When an artist shares their work online, it is incredibly personal. You maybe praised or made fun of. Art has a lot of attributes. People may or may not like your style. They may have an opinion on how you can improve. Maybe you are not asking how to improve and you take offense. You may release work and never hear anything. This could lead one to think they are just a bad artist and no one is interested in your work. In the past, people may share their work in cartoon strips or editorials. More often you would have an editor that would give feedback. Possibly this was tradition as editors had the experienced eye. Maybe they would help. Or some artists may think this could stifle the artists path.

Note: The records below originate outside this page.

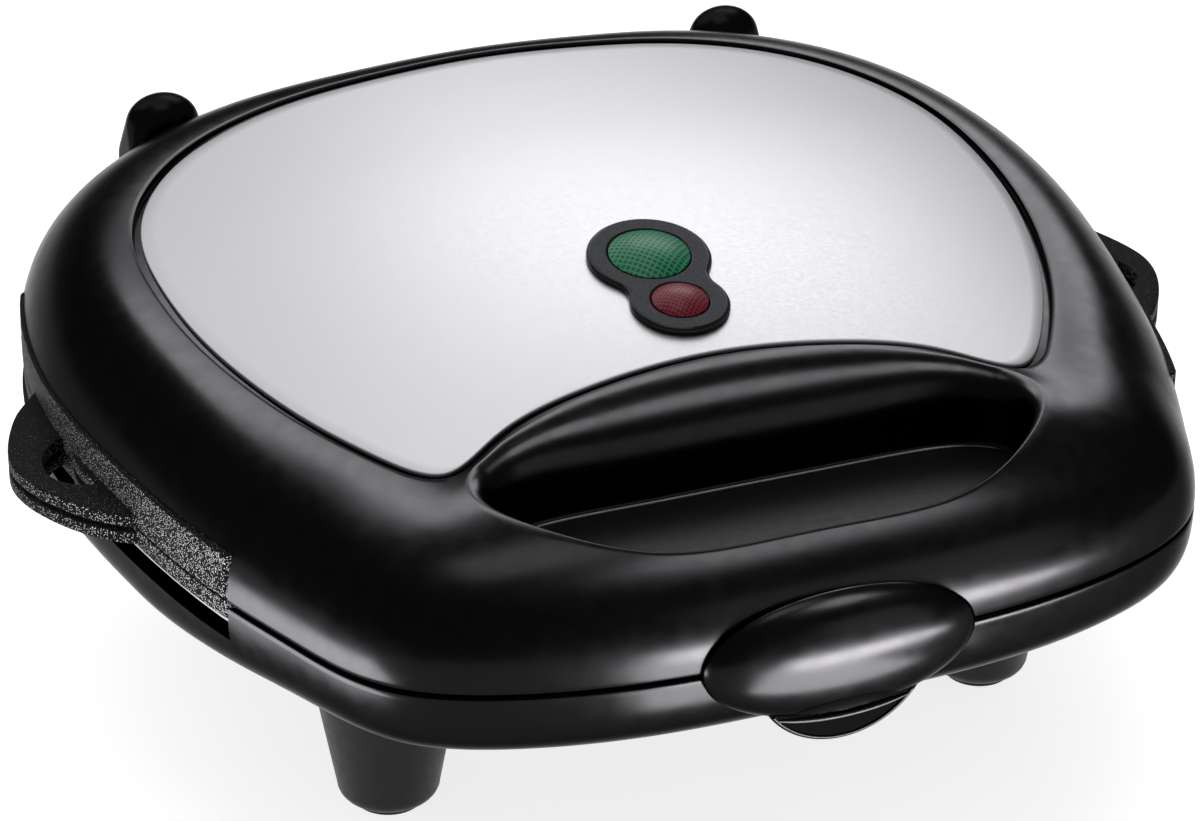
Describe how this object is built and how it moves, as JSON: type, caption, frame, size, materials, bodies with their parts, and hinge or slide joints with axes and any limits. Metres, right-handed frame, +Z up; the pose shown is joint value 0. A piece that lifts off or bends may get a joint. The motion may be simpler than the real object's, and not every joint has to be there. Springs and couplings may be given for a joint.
{
  "type": "sandwich toaster",
  "caption": "Countertop sandwich toaster with a domed hinged lid, steel top panel, indicator lamps, cast plates with side tabs, a hanging front latch and tapered feet.",
  "frame": {"origin": "under the middle of the closed toaster's bounding box, on the table plane", "axes": "+X to the toaster's right seen from the front, +Y from the latch to the hinges, +Z up"},
  "size_m": [0.273, 0.2508, 0.1085],
  "materials": {
    "body_plastic": "gloss",
    "cover_plastic": "satin",
    "pad_rubber": "matte",
    "bright_steel": "plated",
    "reflector_sheet": "bright rolled",
    "rod_sheath": "heat-tinted",
    "ceramic": "unglazed ceramic",
    "fuse_case": "satin",
    "lead_sleeve": "woven sleeve",
    "plate_coating": "speckled non-stick coating",
    "top_steel": "fine brushed",
    "bezel_plastic": "gloss",
    "green_glass": "prismatic",
    "red_glass": "prismatic",
    "lamp_glass": "clear"
  },
  "bodies": {
    "base": {"base_shell": "body_plastic", "bottom_cover": "cover_plastic", "front_left_foot": "cover_plastic", "front_right_foot": "cover_plastic", "rear_left_foot": "cover_plastic", "rear_right_foot": "cover_plastic", "foot_pads": "pad_rubber", "foot_screws": "bright_steel", "cover_screws": "bright_steel", "cord_bush": "cover_plastic", "terminal_block": "ceramic", "thermostat": "bright_steel", "thermal_fuse": "fuse_case", "base_wires": "lead_sleeve", "lower_reflector": "reflector_sheet", "lower_heating_rod": "rod_sheath", "lower_rod_brackets": "bright_steel", "lower_rod_bushings": "ceramic", "lower_plate": "plate_coating", "lower_plate_clips": "bright_steel", "latch_catch": "bright_steel", "base_hinge_left": "body_plastic", "base_hinge_right": "body_plastic", "hinge_pins": "bright_steel", "base_hinge_screws": "bright_steel", "lower_reflector_screws": "bright_steel"},
    "lid": {"lid_shell": "body_plastic", "steel_panel": "top_steel", "lamp_bezel": "bezel_plastic", "green_lens": "green_glass", "red_lens": "red_glass", "lamp_holder": "ceramic", "neon_lamps": "lamp_glass", "upper_plate": "plate_coating", "upper_plate_clips": "bright_steel", "upper_reflector": "reflector_sheet", "upper_heating_rod": "rod_sheath", "upper_rod_brackets": "bright_steel", "upper_rod_bushings": "ceramic", "lid_wires": "lead_sleeve", "hinge_arm_left": "body_plastic", "hinge_arm_right": "body_plastic", "latch_bracket": "cover_plastic", "latch_pin": "bright_steel", "latch_spring": "bright_steel", "upper_reflector_screws": "bright_steel", "hinge_arm_screws": "bright_steel"},
    "latch": {"latch_lever": "body_plastic", "latch_grip": "body_plastic"}
  },
  "joints": [
    {"name": "lid_hinge", "type": "hinge", "parent": "base", "child": "lid", "pos_m": [0, 0.1169, 0.07], "axis": [-1, 0, 0], "range_deg": [0, 100]},
    {"name": "latch_pivot", "type": "hinge", "parent": "lid", "child": "latch", "pos_m": [0, -0.1091, 0.0695], "axis": [-1, 0, 0], "range_deg": [0, 25], "stiffness_Nm_per_rad": 0.02, "springref_deg": -11.46}
  ]
}
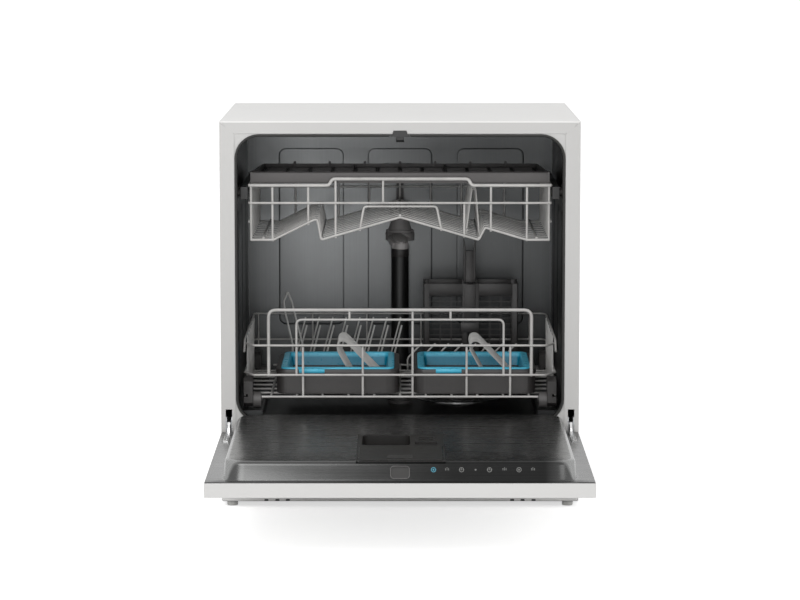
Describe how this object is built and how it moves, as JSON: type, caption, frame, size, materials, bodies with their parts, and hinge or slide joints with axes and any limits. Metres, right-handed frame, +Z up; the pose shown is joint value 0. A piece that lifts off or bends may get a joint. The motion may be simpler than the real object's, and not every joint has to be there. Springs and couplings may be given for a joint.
{
  "type": "countertop dishwasher",
  "caption": "Compact front-loading dishwasher with a drop-down door, a wheeled lower rack, an upper rack with a cutlery tray, spray arms, wash boxes and a basket.",
  "frame": {"origin": "centre of the footprint of the machine with its door open, at the bottom of the feet", "axes": "+X to the right seen from the front, +Y from the open door to the back, +Z up"},
  "size_m": [0.55, 0.915, 0.595],
  "materials": {
    "enamel": "smooth off-white enamel, semi-gloss",
    "enamel_edge": "smooth grey-white enamel",
    "galvanised": "bare zinc-coated sheet",
    "tub_steel": "brushed stainless steel",
    "liner_steel": "brushed stainless steel",
    "wire": "grey nylon coating on steel wire",
    "bright_steel": "polished stainless steel",
    "grey_plastic": "satin polypropylene",
    "dark_plastic": "satin polypropylene",
    "black_plastic": "satin black",
    "light_plastic": "light grey, satin",
    "blue_plastic": "translucent-looking light blue",
    "base_plastic": "moulded dark grey",
    "gasket_rubber": "matt black",
    "motor": "dark motor housing"
  },
  "bodies": {
    "cabinet": {"worktop": "enamel", "left_side_panel": "enamel_edge", "right_side_panel": "enamel_edge", "rear_panel": "galvanised", "base_tray": "base_plastic", "kick_plate": "enamel", "feet": "light_plastic", "tub": "tub_steel", "wheel_tracks": "tub_steel", "door_gasket": "gasket_rubber", "latch_housing": "black_plastic", "hinge_brackets": "galvanised", "hinge_springs": "bright_steel", "roller_posts": "dark_plastic", "water_tube": "black_plastic", "docking_funnel": "grey_plastic", "sump": "dark_plastic", "filter_plate": "bright_steel", "spray_arm_post": "grey_plastic", "circulation_pump": "motor", "drain_pump": "black_plastic", "inlet_valve": "light_plastic", "cable_gland": "black_plastic"},
    "latch": {"latch_tongue": "black_plastic"},
    "roller_fl": {"front_left_roller": "black_plastic"},
    "roller_fr": {"front_right_roller": "black_plastic"},
    "roller_bl": {"back_left_roller": "black_plastic"},
    "roller_br": {"back_right_roller": "black_plastic"},
    "filter": {"filter_cup": "grey_plastic"},
    "salt_closure": {"salt_cap": "black_plastic"},
    "lower_arm": {"lower_spray_arm": "grey_plastic"},
    "door": {"door_outer_panel": "enamel", "door_liner": "liner_steel", "hinge_arms": "bright_steel", "dispenser_body": "grey_plastic"},
    "cup_cover": {"detergent_cover": "grey_plastic"},
    "rinse_closure": {"rinse_cap": "dark_plastic"},
    "upper_rack": {"upper_rack_base": "wire", "upper_rack_front": "wire", "upper_rack_surround": "wire", "upper_rack_rails": "light_plastic", "glass_fins": "wire", "feed_pipe": "grey_plastic"},
    "upper_arm": {"upper_spray_arm": "grey_plastic"},
    "tray": {"cutlery_tray": "grey_plastic"},
    "lower_rack": {"lower_rack_base": "wire", "lower_rack_front": "wire", "lower_rack_back": "wire", "lower_rack_sides": "wire", "wheel_carriers": "dark_plastic", "wash_boxes": "dark_plastic", "wash_inserts": "blue_plastic", "fin_combs": "wire", "cutlery_basket": "grey_plastic"},
    "wheel_fl": {"front_left_wheel": "grey_plastic"},
    "wheel_fr": {"front_right_wheel": "grey_plastic"},
    "wheel_bl": {"back_left_wheel": "grey_plastic"},
    "wheel_br": {"back_right_wheel": "grey_plastic"},
    "plate_rows": {"plate_tines": "wire"},
    "bowl_rows": {"bowl_tines": "wire"}
  },
  "joints": [
    {"name": "door_hinge", "type": "hinge", "parent": "cabinet", "child": "door", "pos_m": [0, -0.0125, 0.128], "axis": [-1, 0, 0], "range_deg": [0, 90]},
    {"name": "lower_rack_slide", "type": "slide", "parent": "cabinet", "child": "lower_rack", "axis": [0, 1, 0], "range_m": [-0.31, 0]},
    {"name": "upper_rack_slide", "type": "slide", "parent": "cabinet", "child": "upper_rack", "axis": [0, 1, 0], "range_m": [-0.22, 0]},
    {"name": "cutlery_tray_lift", "type": "slide", "parent": "upper_rack", "child": "tray", "axis": [0, 0, 1], "range_m": [0, 0.045]},
    {"name": "upper_arm_spin", "type": "hinge", "parent": "upper_rack", "child": "upper_arm", "pos_m": [0, 0.1745, 0.4], "axis": [0, 0, 1], "continuous": true},
    {"name": "lower_arm_spin", "type": "hinge", "parent": "cabinet", "child": "lower_arm", "pos_m": [0, 0.1845, 0.15], "axis": [0, 0, 1], "continuous": true},
    {"name": "detergent_cover_slide", "type": "slide", "parent": "door", "child": "cup_cover", "axis": [0, 1, 0], "range_m": [0, 0.104]},
    {"name": "rinse_cap_turn", "type": "hinge", "parent": "door", "child": "rinse_closure", "pos_m": [0.038, -0.2535, 0.145], "axis": [0, 0, 1], "range_deg": [0, 90]},
    {"name": "salt_cap_turn", "type": "hinge", "parent": "cabinet", "child": "salt_closure", "pos_m": [-0.112, 0.3005, 0.131], "axis": [0, 0, 1], "range_deg": [0, 90]},
    {"name": "filter_turn", "type": "hinge", "parent": "cabinet", "child": "filter", "pos_m": [0.095, 0.2405, 0.131], "axis": [0, 0, 1], "range_deg": [0, 90]},
    {"name": "latch_lift", "type": "slide", "parent": "cabinet", "child": "latch", "axis": [0, 0, 1], "range_m": [0, 0.003], "stiffness_N_per_m": 300, "springref_m": -0.01},
    {"name": "plate_tines_fold", "type": "hinge", "parent": "lower_rack", "child": "plate_rows", "pos_m": [0, 0.2615, 0.1702], "axis": [-1, 0, 0], "range_deg": [0, 84]},
    {"name": "bowl_tines_fold", "type": "hinge", "parent": "lower_rack", "child": "bowl_rows", "pos_m": [0, 0.2385, 0.1702], "axis": [-1, 0, 0], "range_deg": [0, 84]},
    {"name": "wheel_fl_spin", "type": "hinge", "parent": "lower_rack", "child": "wheel_fl", "pos_m": [-0.222, 0.0405, 0.1573], "axis": [1, 0, 0], "range_deg": [-5, 1500]},
    {"name": "wheel_fr_spin", "type": "hinge", "parent": "lower_rack", "child": "wheel_fr", "pos_m": [0.222, 0.0405, 0.1573], "axis": [1, 0, 0], "range_deg": [-5, 1500]},
    {"name": "wheel_bl_spin", "type": "hinge", "parent": "lower_rack", "child": "wheel_bl", "pos_m": [-0.222, 0.3285, 0.1573], "axis": [1, 0, 0], "range_deg": [-5, 1500]},
    {"name": "wheel_br_spin", "type": "hinge", "parent": "lower_rack", "child": "wheel_br", "pos_m": [0.222, 0.3285, 0.1573], "axis": [1, 0, 0], "range_deg": [-5, 1500]},
    {"name": "roller_fl_spin", "type": "hinge", "parent": "cabinet", "child": "roller_fl", "pos_m": [-0.24, 0.0245, 0.4825], "axis": [1, 0, 0], "range_deg": [-5, 1700]},
    {"name": "roller_fr_spin", "type": "hinge", "parent": "cabinet", "child": "roller_fr", "pos_m": [0.24, 0.0245, 0.4825], "axis": [1, 0, 0], "range_deg": [-5, 1700]},
    {"name": "roller_bl_spin", "type": "hinge", "parent": "cabinet", "child": "roller_bl", "pos_m": [-0.24, 0.0485, 0.4825], "axis": [1, 0, 0], "range_deg": [-5, 1700]},
    {"name": "roller_br_spin", "type": "hinge", "parent": "cabinet", "child": "roller_br", "pos_m": [0.24, 0.0485, 0.4825], "axis": [1, 0, 0], "range_deg": [-5, 1700]}
  ],
  "couplings": [
    {"joint": "wheel_fl_spin", "follows": "lower_rack_slide", "rad_per_m": -83.333},
    {"joint": "wheel_fr_spin", "follows": "lower_rack_slide", "rad_per_m": -83.333},
    {"joint": "wheel_bl_spin", "follows": "lower_rack_slide", "rad_per_m": -83.333},
    {"joint": "wheel_br_spin", "follows": "lower_rack_slide", "rad_per_m": -83.333},
    {"joint": "roller_fl_spin", "follows": "upper_rack_slide", "rad_per_m": -125},
    {"joint": "roller_fr_spin", "follows": "upper_rack_slide", "rad_per_m": -125},
    {"joint": "roller_bl_spin", "follows": "upper_rack_slide", "rad_per_m": -125},
    {"joint": "roller_br_spin", "follows": "upper_rack_slide", "rad_per_m": -125}
  ]
}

Artists may release stuff for years on different social media platforms. I suggest you release it on your personal website blog. When an artists places it on social media, the algorithm may not show it to that many people. It doesn't mean people aren't interested, but the people the algorithm showed it too just weren't interested into it. You may have spent a lot of time making the piece, but no one saw it.

Even for artists who have a current exhibition they may rely on an art gallery or museum to maintain their exhibition history. This is dangerous. The state of the web is fluid. It could be gone one day. Make sure you document the art you want to share in a way you control. Every artist has to play this game. Many artists may do this for years, decades, maybe their entire lives. Some never using social media. Perhaps this is the best. Why make art worrying what others think. Or maybe you want to improve. Maybe you reach a level you are happy with and just make what you want and share the art you want to. My personal favorite artist is Dr. Seusses Midnight Paintings. Perhaps because I grew up with Dr. Seuss books and it spoke to me on many levels. These paintings he never planned to release until he was deceased. Dr. Seuss made this work speaking on a different level. A level of art for the sake of art. No rhymes, no text, no context. Just the moment. Dr. Seusses art makes me feel different emotions in his work. I highly suggest picked up the book titled The Secret Art of Dr. Seuss by Theodor Geisel. It should be cheap. Maybe rent it from your local library?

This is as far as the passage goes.